Prospero and Miranda, 1865

This was the photograph that allegedly prompted Henry John Stedman Cotton to propose 
to Mary Ryan. Cameron writes in Annals that 'entirely out of the 
Prospero and Miranda picture sprung a marriage which has I hope 
cemented the welfare and wellbeing of a real King Cophetua who in the Miranda saw
the prize which has proved a jewel in that monarch crown.' 
In a legend popularized in verse by Tennyson, Cophetua is a king who falls in love 
with and marries a beggar. 

Browning's Sordello, 1867

Cameron was proud of Ryan and Cotton's cross-class romance and
posed them together on several occasions. Here they play
characters from a narrative poem by Robert Browning, Sordello, published in 1840.
Cameron inscribed a verse on one print, ending with the lines...
'she/Unbound a scar and laid it heavily/Upon him, her neck's warmth and all.'

My absolute favorite part of Arresting Beauty is the last section which includes Idylls of the King and Other Poems, vol. I by Alfred Lord Tennyson. Photographed in its entirety by Julia Margaret Cameron including her own handwritten pages of various sections  of 'Idylls.' 

In 1874, Alfred Tennyson, the Poet Laureate, invited Cameron to make photographic illustrations to Idylls of the King, his series of narrative poems based on the legends of King Arthur. After her large photographs were published as small woodcut copies, Cameron decided to  produce an edition illustrated by original photographic prints accompanied by handwritten extracts from the poems printed in facsimile. She claimed to have made as many as 245 exposures to arrive at the 25 she finally published in two volumes in 1874 and 1875.

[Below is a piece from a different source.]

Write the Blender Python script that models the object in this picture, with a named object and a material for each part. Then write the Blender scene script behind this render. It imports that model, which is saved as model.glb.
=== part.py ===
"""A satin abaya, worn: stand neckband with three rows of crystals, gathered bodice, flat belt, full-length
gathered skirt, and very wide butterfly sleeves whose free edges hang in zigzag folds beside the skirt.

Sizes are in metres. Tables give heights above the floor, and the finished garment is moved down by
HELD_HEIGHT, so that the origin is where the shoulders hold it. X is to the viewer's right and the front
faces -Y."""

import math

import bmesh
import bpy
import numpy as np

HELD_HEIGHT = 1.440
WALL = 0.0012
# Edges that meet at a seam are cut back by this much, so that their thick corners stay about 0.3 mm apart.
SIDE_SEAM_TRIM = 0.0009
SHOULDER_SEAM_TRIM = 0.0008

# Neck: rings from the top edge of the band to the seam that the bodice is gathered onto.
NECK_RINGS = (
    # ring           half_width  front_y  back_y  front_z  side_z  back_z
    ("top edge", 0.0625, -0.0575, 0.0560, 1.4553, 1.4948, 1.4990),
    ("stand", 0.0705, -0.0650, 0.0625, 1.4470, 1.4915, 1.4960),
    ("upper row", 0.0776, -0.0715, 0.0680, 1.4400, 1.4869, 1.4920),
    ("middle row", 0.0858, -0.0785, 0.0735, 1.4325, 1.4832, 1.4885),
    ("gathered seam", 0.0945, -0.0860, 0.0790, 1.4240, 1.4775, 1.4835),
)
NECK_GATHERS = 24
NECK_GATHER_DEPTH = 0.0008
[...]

My favorite photograph is Merlin and Vivien as depicted by Julia Margaret Cameron 
(sitters:  Agnes Mangles standing with loose hair standing in profile and Charles Hay Cameron (Julia's husband) facing her with shining silvery white long hair).

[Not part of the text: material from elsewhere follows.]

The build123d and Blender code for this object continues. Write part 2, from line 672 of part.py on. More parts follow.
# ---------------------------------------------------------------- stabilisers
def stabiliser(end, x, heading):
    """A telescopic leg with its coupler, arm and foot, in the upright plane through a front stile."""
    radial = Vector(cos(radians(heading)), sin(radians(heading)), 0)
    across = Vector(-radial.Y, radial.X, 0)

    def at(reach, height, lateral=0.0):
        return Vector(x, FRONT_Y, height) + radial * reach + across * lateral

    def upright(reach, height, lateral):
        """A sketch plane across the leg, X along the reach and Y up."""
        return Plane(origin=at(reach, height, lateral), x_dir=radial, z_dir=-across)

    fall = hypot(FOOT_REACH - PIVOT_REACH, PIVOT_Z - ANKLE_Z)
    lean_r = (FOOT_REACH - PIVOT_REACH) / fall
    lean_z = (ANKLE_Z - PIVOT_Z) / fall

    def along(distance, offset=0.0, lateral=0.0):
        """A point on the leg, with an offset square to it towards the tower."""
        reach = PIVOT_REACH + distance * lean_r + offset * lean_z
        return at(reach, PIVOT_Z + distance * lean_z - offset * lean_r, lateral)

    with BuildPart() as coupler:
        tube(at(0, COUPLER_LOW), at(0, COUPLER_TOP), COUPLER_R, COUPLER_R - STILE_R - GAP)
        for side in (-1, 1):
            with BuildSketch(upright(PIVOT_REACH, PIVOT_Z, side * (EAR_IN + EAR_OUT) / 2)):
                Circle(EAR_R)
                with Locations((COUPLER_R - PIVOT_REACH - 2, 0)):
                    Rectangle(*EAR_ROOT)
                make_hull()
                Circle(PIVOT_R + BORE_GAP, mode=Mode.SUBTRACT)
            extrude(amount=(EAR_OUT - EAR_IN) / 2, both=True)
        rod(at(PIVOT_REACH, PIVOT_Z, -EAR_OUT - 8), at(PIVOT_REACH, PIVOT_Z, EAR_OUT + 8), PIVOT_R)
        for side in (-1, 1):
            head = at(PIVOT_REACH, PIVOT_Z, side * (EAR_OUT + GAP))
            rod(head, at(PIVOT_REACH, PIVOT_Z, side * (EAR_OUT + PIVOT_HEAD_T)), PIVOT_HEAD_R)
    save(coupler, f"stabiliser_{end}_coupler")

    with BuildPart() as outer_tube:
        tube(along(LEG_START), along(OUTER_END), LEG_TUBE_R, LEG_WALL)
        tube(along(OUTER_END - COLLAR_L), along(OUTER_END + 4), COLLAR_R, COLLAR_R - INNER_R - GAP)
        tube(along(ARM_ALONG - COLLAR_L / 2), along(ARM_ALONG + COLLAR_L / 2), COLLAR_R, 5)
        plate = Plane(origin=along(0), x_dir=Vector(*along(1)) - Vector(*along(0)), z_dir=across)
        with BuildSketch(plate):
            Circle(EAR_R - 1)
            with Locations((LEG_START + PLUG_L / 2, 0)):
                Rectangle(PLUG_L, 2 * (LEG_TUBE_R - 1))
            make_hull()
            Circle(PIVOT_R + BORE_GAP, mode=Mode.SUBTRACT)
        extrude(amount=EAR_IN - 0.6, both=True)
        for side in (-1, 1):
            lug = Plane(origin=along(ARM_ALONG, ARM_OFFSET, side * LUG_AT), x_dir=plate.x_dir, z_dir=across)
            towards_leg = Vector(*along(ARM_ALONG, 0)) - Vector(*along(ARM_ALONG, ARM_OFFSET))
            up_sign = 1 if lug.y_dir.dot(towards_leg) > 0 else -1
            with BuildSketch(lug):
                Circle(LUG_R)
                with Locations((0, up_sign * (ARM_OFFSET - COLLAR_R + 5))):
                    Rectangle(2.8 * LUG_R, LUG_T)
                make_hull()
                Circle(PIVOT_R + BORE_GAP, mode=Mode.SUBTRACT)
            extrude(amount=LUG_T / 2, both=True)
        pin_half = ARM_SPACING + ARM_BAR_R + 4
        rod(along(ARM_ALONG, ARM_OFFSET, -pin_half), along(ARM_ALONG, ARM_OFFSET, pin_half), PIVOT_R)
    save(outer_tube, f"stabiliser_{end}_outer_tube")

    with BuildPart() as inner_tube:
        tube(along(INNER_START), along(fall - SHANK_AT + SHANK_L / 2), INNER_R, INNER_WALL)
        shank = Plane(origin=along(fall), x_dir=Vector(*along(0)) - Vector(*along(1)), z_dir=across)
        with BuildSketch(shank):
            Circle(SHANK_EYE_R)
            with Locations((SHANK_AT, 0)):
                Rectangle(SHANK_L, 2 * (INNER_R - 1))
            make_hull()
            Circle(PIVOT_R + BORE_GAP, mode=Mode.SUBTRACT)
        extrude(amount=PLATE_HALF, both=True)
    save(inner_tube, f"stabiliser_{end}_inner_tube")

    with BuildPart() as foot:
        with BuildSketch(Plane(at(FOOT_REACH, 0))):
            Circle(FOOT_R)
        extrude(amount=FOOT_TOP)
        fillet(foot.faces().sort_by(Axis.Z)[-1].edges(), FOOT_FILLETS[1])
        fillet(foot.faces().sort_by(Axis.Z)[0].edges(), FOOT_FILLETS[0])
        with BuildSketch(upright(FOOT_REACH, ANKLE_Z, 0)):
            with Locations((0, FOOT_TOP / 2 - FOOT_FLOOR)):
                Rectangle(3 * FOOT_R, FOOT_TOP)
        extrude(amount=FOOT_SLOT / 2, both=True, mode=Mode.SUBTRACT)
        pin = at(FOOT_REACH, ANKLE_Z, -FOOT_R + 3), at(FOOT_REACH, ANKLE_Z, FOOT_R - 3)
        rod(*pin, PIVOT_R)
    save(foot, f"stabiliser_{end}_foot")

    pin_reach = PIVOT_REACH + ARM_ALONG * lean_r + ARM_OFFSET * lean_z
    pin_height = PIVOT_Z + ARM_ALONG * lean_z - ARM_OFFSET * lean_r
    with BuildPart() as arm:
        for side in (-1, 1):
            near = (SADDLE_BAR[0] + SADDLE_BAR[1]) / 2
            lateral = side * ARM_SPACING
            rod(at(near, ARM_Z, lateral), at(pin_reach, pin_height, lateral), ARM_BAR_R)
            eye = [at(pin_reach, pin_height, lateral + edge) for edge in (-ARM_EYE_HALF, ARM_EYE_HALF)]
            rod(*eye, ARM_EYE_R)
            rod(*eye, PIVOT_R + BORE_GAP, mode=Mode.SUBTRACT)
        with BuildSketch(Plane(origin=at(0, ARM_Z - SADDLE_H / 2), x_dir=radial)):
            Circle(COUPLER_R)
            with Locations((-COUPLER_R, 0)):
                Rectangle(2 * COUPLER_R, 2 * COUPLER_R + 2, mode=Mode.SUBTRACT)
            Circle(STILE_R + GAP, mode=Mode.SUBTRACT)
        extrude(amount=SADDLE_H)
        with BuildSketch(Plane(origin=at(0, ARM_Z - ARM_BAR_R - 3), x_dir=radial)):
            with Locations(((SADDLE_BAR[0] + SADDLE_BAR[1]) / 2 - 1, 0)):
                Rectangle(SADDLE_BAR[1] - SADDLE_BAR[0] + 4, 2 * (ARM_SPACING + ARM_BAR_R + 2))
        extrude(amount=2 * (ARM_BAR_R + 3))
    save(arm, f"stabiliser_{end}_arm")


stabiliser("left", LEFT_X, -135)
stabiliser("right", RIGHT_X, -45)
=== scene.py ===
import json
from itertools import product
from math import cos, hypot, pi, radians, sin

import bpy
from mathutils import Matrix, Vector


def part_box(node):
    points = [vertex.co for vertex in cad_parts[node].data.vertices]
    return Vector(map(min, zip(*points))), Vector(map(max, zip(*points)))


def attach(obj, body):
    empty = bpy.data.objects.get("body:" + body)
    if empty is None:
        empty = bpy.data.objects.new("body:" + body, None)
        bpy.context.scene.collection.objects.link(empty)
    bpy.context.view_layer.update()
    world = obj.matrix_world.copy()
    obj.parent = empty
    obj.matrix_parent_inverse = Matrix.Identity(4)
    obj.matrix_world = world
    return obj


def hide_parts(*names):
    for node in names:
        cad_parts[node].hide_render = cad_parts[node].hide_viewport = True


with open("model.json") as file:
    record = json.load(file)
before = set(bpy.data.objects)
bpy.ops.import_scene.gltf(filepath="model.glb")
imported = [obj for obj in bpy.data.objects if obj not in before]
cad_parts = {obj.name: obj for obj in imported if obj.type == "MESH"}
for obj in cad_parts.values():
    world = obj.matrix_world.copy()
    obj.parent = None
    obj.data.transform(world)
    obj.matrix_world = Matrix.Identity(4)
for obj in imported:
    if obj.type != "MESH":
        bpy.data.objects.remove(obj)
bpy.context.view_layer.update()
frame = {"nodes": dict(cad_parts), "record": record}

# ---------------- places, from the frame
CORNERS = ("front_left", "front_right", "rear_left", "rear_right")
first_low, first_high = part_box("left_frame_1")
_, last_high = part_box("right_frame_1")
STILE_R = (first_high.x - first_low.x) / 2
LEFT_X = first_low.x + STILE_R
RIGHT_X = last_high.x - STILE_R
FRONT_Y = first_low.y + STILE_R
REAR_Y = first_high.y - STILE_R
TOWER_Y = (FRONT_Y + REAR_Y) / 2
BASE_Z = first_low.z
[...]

If you are just interested in studying Julia Margaret Cameron's photographs then Arresting Beauty is a wonderful place to start getting to know the photographer herelf through her work, love and passion for creating beauty. 

Thank you so much to the folks at Thames and Hudson USA for my beautiul review copy.
I will add it to my varied research collection of books.